Only the lines from the one with "Write the Blender Python" through the one with "stopper with a" are to be restated, word for word, with both of them included.

------------------------------------------------

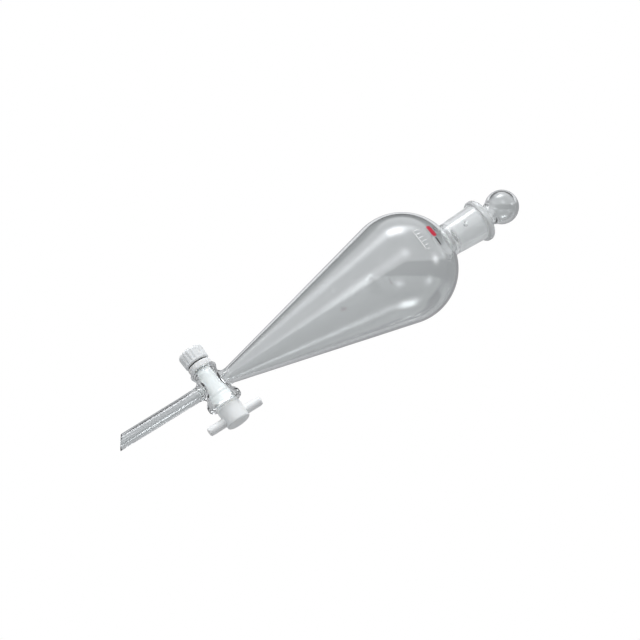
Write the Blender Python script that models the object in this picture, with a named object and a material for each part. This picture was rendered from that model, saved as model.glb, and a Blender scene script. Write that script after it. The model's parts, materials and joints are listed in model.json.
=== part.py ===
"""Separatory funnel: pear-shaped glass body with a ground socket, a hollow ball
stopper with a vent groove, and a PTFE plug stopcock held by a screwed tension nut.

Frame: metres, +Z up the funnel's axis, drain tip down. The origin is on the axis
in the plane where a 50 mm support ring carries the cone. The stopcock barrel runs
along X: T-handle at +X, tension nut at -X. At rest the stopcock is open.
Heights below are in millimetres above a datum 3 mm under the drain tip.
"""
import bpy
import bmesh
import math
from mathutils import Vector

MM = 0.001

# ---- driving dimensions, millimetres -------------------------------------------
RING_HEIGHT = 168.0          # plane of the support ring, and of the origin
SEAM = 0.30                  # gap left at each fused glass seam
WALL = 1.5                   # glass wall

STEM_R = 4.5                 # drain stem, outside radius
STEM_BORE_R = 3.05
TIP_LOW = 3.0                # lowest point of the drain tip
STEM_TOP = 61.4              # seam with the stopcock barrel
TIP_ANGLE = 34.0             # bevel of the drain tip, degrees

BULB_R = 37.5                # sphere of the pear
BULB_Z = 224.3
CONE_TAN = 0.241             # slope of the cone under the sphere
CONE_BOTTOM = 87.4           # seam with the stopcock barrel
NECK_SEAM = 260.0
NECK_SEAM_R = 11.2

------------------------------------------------

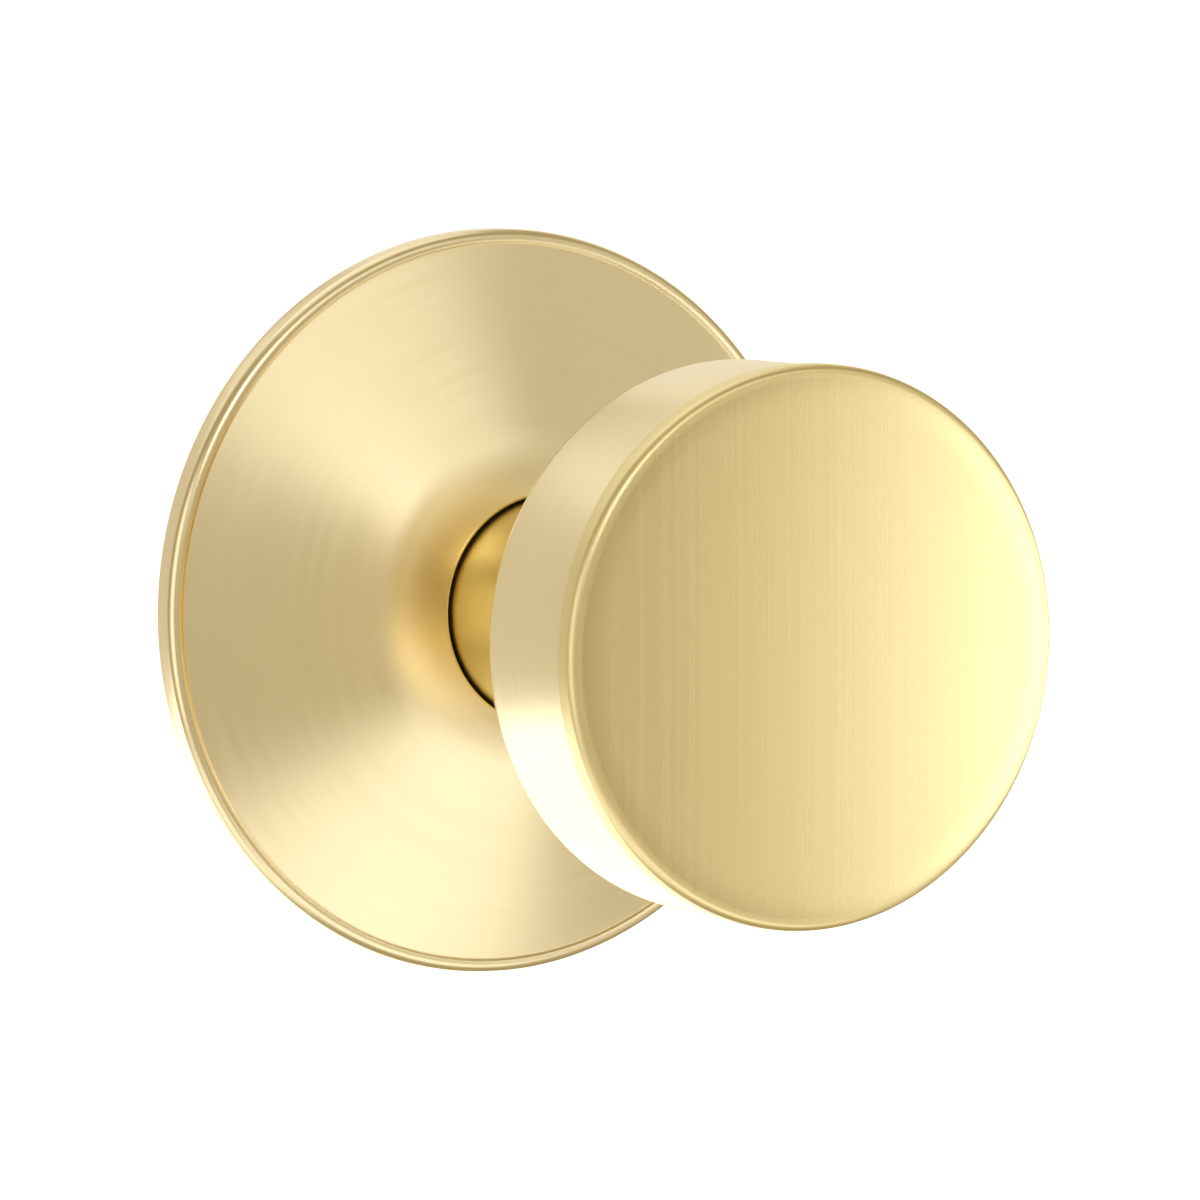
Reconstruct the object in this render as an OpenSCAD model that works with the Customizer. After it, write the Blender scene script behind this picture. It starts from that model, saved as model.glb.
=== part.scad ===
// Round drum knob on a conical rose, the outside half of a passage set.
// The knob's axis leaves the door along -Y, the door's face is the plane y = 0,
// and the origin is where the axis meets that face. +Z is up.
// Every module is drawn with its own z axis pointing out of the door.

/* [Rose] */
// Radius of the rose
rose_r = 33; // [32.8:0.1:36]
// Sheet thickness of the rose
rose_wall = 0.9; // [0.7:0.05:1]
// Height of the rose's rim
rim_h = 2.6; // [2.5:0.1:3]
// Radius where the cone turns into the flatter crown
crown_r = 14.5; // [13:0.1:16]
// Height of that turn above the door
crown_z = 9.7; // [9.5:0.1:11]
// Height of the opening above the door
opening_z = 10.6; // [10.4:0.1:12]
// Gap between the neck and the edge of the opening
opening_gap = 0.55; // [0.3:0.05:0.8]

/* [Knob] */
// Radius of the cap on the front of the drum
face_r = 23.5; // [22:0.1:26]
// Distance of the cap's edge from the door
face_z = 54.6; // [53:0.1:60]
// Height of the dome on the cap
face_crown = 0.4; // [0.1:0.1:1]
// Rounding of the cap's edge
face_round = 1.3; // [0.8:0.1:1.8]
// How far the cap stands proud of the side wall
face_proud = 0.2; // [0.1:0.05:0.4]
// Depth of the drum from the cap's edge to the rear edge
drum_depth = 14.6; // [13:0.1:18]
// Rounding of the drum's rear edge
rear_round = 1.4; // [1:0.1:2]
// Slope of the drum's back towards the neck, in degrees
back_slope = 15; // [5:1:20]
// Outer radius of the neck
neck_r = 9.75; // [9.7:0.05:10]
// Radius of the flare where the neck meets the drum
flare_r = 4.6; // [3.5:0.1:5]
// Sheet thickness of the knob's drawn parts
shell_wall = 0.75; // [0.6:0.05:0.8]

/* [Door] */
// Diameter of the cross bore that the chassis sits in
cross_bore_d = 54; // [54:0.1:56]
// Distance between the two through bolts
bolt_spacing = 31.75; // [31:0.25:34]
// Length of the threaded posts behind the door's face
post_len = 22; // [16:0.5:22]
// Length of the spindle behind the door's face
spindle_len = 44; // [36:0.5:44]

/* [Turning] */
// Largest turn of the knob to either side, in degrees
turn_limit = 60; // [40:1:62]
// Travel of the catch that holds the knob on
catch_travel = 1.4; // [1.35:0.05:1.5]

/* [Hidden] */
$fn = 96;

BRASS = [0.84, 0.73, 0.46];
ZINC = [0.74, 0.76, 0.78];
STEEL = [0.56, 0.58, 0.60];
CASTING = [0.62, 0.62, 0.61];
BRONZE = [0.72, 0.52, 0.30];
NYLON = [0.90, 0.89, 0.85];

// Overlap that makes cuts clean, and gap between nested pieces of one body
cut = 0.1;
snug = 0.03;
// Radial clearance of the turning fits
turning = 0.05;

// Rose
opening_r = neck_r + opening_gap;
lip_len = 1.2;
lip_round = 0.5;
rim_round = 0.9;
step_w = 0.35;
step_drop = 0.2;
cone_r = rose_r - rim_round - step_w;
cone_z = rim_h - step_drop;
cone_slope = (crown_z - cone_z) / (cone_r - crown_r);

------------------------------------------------

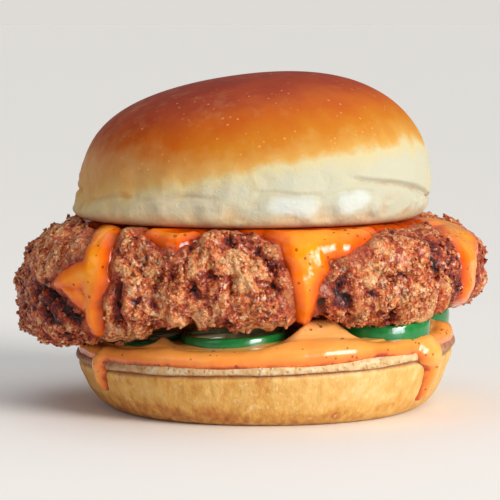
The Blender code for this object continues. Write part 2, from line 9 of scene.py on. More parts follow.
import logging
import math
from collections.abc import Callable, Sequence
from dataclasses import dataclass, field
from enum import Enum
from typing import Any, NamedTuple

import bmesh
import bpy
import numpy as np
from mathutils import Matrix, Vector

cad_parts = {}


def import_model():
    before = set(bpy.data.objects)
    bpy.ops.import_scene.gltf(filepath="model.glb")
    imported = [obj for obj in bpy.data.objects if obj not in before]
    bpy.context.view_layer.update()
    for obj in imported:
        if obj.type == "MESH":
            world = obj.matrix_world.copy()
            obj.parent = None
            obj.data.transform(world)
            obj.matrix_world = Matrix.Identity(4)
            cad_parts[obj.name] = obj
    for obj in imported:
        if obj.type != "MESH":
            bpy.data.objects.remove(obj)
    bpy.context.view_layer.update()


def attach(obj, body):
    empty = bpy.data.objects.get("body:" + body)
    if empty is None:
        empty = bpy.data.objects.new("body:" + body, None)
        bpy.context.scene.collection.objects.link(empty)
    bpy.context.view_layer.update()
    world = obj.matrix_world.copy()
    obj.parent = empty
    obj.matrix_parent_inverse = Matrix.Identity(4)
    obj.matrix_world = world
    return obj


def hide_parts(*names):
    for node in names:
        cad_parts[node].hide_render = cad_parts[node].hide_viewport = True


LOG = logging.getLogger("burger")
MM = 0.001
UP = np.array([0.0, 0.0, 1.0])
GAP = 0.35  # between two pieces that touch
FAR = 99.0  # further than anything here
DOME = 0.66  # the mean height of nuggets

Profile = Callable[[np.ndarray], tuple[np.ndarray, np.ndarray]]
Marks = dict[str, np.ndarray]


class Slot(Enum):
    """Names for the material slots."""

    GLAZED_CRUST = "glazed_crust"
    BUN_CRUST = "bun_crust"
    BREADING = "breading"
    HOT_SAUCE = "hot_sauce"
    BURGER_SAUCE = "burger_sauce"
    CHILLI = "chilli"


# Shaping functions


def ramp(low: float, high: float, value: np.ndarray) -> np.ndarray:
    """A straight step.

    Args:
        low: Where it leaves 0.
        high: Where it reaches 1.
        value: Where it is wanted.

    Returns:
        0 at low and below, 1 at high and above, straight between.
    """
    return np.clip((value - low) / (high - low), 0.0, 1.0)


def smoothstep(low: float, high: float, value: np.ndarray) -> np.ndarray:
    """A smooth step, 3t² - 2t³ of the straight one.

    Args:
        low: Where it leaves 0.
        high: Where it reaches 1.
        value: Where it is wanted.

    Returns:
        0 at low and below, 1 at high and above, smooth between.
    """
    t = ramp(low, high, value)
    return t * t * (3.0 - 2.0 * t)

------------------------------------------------

[Solution for this task]
Write the Blender Python script that models the object in this picture, with a named object and a material for each part. This picture was rendered from that model, saved as model.glb, and a Blender scene script. Write that script after it. The model's parts, materials and joints are listed in model.json.
=== part.py ===
"""Separatory funnel: pear-shaped glass body with a ground socket, a hollow ball
stopper with a vent groove, and a PTFE plug stopcock held by a screwed tension nut.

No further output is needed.